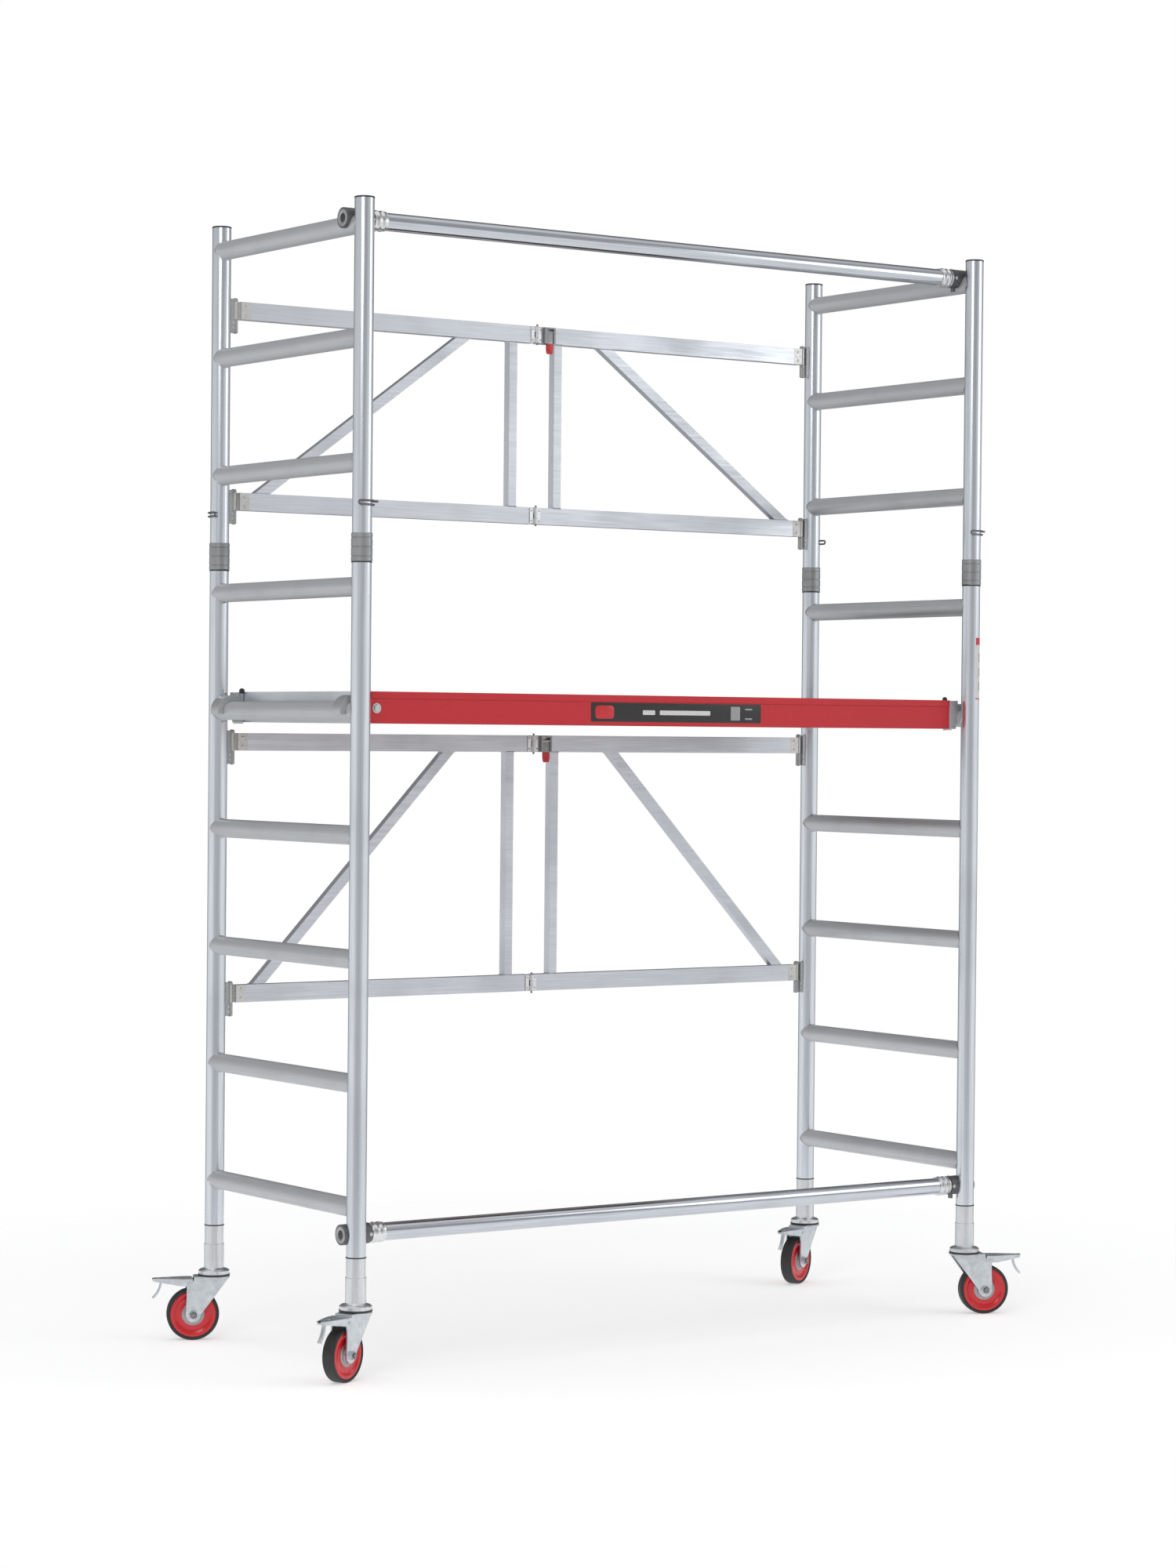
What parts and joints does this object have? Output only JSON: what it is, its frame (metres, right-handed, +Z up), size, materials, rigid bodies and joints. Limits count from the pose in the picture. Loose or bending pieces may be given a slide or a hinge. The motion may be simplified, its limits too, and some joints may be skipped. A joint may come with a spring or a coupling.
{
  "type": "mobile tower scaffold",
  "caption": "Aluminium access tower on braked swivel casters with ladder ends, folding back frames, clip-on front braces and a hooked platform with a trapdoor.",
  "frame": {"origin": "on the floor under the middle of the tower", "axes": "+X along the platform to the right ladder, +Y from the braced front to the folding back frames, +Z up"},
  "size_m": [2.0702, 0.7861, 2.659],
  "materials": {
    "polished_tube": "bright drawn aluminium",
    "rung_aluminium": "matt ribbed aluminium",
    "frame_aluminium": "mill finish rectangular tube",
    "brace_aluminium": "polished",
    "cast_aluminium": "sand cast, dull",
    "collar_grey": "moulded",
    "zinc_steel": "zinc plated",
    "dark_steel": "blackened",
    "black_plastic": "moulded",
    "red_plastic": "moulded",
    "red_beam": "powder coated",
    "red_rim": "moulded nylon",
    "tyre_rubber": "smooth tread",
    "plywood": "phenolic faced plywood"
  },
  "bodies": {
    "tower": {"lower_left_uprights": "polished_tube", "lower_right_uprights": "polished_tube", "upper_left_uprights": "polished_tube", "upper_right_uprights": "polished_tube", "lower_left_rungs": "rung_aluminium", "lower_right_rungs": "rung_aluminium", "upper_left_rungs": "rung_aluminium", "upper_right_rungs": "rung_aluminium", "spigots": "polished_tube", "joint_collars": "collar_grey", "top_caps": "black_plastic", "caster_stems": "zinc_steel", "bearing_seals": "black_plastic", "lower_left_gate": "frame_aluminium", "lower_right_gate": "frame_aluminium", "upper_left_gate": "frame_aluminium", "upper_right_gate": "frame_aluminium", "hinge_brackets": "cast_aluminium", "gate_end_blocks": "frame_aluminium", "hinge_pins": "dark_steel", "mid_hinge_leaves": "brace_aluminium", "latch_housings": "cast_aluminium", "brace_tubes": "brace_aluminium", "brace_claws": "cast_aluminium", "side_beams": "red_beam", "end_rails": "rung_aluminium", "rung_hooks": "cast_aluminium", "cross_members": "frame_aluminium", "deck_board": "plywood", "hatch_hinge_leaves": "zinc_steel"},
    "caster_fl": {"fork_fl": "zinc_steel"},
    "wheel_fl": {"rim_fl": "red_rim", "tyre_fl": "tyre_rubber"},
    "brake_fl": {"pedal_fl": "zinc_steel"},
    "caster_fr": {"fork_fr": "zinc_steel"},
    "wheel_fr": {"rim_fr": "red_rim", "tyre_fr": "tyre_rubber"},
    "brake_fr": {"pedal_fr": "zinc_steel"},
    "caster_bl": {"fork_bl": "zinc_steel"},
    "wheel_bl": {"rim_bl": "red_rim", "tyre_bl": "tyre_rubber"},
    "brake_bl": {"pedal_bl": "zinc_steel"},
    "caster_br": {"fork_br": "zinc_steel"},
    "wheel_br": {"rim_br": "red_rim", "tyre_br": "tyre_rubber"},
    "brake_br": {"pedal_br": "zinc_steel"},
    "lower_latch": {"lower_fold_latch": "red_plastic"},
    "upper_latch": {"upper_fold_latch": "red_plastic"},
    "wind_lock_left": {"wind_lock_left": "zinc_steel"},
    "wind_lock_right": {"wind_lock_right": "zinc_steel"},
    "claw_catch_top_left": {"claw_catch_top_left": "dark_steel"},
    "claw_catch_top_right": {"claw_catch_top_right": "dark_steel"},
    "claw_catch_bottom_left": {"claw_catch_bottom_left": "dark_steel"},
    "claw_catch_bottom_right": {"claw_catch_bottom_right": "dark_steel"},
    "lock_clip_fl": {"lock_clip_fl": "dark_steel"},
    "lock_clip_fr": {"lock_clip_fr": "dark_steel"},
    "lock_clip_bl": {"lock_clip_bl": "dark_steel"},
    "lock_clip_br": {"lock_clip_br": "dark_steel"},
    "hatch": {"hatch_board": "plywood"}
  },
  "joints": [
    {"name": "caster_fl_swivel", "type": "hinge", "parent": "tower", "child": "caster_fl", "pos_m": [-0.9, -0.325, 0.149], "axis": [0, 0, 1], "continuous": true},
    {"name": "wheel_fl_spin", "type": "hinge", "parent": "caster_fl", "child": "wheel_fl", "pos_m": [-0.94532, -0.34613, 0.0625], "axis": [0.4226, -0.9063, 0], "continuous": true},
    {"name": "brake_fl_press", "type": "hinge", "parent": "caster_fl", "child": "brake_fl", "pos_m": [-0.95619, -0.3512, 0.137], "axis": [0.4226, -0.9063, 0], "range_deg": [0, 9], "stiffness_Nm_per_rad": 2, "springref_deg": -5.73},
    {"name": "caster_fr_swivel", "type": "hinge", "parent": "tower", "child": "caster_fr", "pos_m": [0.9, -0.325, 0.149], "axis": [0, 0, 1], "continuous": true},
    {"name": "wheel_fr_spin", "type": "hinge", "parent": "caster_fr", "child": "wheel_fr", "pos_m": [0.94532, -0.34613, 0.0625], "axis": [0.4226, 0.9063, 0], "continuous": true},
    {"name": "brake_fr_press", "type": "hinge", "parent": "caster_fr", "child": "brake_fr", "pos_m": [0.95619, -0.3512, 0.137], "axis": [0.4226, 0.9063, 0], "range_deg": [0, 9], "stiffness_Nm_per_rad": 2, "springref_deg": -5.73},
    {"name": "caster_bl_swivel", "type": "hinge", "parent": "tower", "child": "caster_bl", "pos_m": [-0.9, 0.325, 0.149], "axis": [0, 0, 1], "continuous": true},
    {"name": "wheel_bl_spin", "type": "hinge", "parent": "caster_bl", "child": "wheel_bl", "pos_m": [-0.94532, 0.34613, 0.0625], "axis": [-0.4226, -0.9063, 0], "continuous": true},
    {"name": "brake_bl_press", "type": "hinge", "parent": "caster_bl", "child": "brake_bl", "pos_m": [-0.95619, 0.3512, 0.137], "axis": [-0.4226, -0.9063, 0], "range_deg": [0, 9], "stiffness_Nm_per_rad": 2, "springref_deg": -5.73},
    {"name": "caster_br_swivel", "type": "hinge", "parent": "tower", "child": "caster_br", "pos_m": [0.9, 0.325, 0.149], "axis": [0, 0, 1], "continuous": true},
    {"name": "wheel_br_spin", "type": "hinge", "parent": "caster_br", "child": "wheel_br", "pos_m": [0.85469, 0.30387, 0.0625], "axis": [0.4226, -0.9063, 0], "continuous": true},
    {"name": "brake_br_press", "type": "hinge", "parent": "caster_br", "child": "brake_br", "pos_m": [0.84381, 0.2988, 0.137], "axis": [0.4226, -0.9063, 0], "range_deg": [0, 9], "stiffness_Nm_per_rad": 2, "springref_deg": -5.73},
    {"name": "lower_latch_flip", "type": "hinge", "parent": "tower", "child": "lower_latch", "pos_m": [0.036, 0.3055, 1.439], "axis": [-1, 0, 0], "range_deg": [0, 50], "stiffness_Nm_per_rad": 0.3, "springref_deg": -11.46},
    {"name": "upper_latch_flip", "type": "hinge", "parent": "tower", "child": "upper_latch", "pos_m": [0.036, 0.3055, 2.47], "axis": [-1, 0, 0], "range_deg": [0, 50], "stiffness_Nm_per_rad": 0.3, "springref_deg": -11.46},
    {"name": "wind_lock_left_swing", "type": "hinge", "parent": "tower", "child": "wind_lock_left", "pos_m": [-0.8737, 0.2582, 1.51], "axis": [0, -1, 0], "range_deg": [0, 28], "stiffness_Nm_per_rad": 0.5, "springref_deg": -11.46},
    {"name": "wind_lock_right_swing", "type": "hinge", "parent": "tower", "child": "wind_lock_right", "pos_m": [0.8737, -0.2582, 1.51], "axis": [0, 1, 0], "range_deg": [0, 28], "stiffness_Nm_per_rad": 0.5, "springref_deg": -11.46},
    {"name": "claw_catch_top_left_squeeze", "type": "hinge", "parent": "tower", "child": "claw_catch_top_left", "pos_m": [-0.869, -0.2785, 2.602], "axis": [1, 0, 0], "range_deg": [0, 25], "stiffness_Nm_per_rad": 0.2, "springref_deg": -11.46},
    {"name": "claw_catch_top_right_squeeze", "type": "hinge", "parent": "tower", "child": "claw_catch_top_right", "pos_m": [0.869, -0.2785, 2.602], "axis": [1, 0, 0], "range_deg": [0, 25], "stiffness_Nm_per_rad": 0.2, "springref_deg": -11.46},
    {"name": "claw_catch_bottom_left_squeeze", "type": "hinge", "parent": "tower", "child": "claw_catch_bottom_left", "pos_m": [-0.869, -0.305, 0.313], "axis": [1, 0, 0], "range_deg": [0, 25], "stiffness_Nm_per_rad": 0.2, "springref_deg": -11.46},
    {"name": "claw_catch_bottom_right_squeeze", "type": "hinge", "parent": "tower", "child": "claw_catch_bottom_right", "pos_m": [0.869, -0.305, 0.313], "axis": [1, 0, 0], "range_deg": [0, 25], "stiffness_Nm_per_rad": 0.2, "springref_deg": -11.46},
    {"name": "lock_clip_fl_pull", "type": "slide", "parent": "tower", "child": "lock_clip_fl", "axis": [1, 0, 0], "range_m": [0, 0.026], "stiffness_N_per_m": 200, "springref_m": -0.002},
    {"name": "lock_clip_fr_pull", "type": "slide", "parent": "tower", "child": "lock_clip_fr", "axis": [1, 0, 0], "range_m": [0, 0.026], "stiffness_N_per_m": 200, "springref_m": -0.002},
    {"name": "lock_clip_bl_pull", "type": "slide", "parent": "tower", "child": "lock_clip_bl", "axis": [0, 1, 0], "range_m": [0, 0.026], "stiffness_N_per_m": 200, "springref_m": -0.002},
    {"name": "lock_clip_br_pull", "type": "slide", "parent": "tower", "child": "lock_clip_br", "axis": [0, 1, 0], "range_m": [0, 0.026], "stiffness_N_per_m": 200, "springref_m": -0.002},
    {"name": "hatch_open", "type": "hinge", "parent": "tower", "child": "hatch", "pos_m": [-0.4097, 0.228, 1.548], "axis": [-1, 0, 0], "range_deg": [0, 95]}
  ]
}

...

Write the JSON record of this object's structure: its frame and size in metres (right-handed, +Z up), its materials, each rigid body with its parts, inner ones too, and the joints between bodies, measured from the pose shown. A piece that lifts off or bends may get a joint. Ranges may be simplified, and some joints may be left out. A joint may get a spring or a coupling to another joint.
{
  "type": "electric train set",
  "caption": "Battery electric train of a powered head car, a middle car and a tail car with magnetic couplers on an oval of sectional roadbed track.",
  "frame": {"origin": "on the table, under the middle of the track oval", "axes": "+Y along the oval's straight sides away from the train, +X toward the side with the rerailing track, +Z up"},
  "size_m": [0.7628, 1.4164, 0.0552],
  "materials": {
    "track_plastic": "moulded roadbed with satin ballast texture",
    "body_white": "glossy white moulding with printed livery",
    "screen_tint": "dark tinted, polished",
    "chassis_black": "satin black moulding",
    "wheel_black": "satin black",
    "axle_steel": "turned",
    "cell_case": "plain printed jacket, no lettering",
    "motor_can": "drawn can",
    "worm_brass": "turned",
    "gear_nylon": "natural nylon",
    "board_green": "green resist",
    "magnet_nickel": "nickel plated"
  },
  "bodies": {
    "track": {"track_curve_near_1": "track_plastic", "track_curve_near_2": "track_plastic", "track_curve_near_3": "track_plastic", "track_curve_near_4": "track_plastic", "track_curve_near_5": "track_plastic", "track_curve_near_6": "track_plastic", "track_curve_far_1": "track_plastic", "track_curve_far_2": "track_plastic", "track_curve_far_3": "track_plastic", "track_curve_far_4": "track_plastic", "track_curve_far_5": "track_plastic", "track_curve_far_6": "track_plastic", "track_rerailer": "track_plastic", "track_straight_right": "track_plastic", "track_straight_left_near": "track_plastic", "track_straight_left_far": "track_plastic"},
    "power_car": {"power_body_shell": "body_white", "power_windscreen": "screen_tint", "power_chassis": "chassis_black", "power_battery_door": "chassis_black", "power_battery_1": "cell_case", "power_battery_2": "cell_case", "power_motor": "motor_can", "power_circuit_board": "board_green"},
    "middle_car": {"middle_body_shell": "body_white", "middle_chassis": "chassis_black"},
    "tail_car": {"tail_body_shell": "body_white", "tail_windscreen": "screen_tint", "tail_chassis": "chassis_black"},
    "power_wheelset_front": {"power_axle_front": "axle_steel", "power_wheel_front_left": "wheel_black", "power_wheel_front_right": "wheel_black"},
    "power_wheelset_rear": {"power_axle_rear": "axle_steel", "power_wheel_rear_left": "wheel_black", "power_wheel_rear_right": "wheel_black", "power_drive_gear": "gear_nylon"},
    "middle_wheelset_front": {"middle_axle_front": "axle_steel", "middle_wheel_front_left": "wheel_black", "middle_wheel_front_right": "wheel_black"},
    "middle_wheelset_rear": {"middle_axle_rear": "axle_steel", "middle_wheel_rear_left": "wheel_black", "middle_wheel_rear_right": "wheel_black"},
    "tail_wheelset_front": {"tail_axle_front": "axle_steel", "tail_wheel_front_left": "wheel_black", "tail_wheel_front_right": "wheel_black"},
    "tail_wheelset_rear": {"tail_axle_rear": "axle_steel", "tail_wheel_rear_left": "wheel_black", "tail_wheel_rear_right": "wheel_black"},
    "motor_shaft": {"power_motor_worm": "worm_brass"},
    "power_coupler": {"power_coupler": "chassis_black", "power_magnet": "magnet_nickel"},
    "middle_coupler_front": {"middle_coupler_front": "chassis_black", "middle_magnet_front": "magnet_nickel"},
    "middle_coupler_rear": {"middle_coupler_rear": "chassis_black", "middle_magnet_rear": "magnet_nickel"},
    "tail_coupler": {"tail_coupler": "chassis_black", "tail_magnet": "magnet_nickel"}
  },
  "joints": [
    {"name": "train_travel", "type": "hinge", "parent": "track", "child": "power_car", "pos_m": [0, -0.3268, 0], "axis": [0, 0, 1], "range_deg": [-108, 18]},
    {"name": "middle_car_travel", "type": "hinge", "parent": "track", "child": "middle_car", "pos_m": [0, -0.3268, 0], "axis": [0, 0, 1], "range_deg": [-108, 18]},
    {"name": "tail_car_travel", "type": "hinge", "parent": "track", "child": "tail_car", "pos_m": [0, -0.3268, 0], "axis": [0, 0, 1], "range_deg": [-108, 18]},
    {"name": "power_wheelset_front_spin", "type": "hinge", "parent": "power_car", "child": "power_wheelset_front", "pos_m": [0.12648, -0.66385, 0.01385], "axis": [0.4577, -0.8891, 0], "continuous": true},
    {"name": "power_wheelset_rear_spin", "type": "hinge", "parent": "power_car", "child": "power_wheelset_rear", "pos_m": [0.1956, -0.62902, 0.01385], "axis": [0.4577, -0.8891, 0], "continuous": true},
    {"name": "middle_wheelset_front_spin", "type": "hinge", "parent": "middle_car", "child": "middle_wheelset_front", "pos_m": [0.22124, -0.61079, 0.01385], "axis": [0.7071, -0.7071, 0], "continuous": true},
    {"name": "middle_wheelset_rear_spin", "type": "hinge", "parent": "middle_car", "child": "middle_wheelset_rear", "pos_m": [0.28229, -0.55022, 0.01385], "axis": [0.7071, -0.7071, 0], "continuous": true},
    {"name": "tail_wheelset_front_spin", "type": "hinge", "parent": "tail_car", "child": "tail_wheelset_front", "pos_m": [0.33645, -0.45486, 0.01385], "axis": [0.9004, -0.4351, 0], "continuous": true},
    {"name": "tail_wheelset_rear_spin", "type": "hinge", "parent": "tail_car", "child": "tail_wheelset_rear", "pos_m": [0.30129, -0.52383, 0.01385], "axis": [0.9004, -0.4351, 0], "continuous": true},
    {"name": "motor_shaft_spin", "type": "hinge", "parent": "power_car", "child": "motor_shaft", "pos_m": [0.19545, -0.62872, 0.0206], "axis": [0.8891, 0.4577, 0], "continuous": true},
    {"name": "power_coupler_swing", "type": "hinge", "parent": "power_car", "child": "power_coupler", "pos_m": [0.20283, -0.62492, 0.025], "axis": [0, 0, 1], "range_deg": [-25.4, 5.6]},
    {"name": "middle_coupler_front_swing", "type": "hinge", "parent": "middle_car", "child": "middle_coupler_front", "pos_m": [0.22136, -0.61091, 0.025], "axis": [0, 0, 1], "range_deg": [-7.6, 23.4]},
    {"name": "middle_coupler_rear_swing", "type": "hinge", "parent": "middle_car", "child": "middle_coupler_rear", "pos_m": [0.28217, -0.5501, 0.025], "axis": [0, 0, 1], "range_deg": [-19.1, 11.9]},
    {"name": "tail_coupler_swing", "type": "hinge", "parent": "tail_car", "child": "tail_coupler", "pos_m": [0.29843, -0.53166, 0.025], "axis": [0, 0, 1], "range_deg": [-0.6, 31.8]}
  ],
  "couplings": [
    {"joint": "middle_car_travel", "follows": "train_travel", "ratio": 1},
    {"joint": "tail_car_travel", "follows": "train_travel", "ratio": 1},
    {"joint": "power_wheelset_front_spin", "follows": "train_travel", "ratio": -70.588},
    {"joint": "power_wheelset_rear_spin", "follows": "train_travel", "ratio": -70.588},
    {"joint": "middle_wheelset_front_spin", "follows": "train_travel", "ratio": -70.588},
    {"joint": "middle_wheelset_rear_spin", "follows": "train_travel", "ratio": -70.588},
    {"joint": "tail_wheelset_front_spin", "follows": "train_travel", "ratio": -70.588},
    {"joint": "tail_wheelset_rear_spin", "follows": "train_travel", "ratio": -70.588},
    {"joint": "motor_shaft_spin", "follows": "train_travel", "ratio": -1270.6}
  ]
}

--

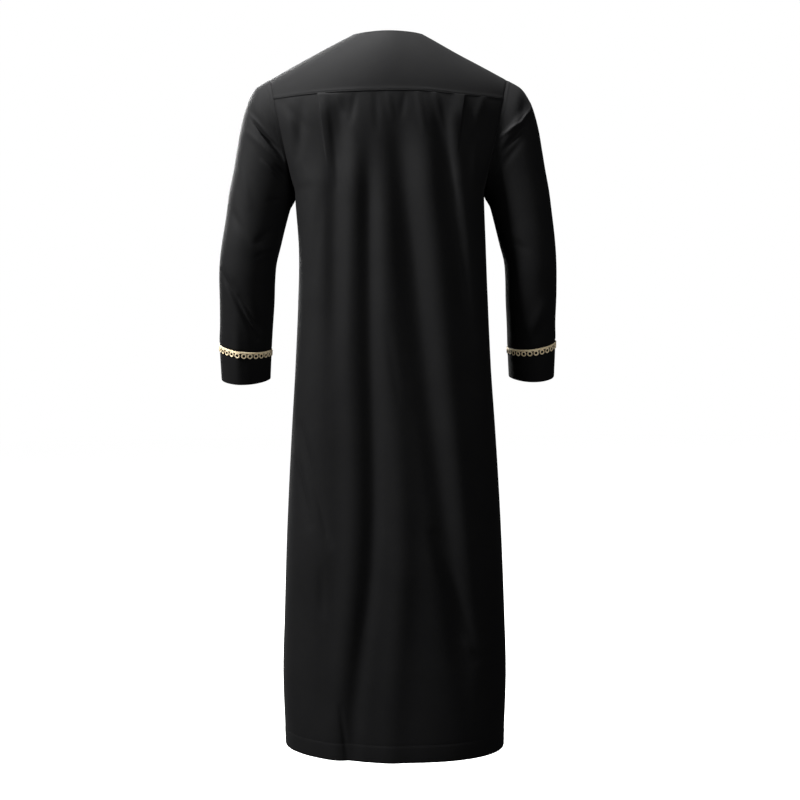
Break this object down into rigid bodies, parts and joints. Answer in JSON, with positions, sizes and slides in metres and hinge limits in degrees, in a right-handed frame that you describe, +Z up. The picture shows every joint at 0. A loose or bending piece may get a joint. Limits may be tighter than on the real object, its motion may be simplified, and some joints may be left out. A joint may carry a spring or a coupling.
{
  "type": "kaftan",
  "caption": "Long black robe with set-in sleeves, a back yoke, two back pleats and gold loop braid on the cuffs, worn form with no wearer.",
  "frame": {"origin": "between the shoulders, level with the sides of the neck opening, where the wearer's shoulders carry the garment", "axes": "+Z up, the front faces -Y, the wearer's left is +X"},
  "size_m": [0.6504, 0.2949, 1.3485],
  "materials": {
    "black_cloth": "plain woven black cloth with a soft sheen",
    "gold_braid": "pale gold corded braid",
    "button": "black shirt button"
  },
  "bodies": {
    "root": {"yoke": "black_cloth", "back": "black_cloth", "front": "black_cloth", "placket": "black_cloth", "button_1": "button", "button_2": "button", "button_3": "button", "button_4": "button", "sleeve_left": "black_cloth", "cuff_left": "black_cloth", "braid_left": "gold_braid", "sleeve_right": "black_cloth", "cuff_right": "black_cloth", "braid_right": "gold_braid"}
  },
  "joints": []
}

▶ Directions for this task: Show all lines in the entries above where the string "picture" appears.

▶ Final result:
What parts and joints does this object have? Output only JSON: what it is, its frame (metres, right-handed, +Z up), size, materials, rigid bodies and joints. Limits count from the pose in the picture. Loose or bending pieces may be given a slide or a hinge. The motion may be simplified, its limits too, and some joints may be skipped. A joint may come with a spring or a coupling.
Break this object down into rigid bodies, parts and joints. Answer in JSON, with positions, sizes and slides in metres and hinge limits in degrees, in a right-handed frame that you describe, +Z up. The picture shows every joint at 0. A loose or bending piece may get a joint. Limits may be tighter than on the real object, its motion may be simplified, and some joints may be left out. A joint may carry a spring or a coupling.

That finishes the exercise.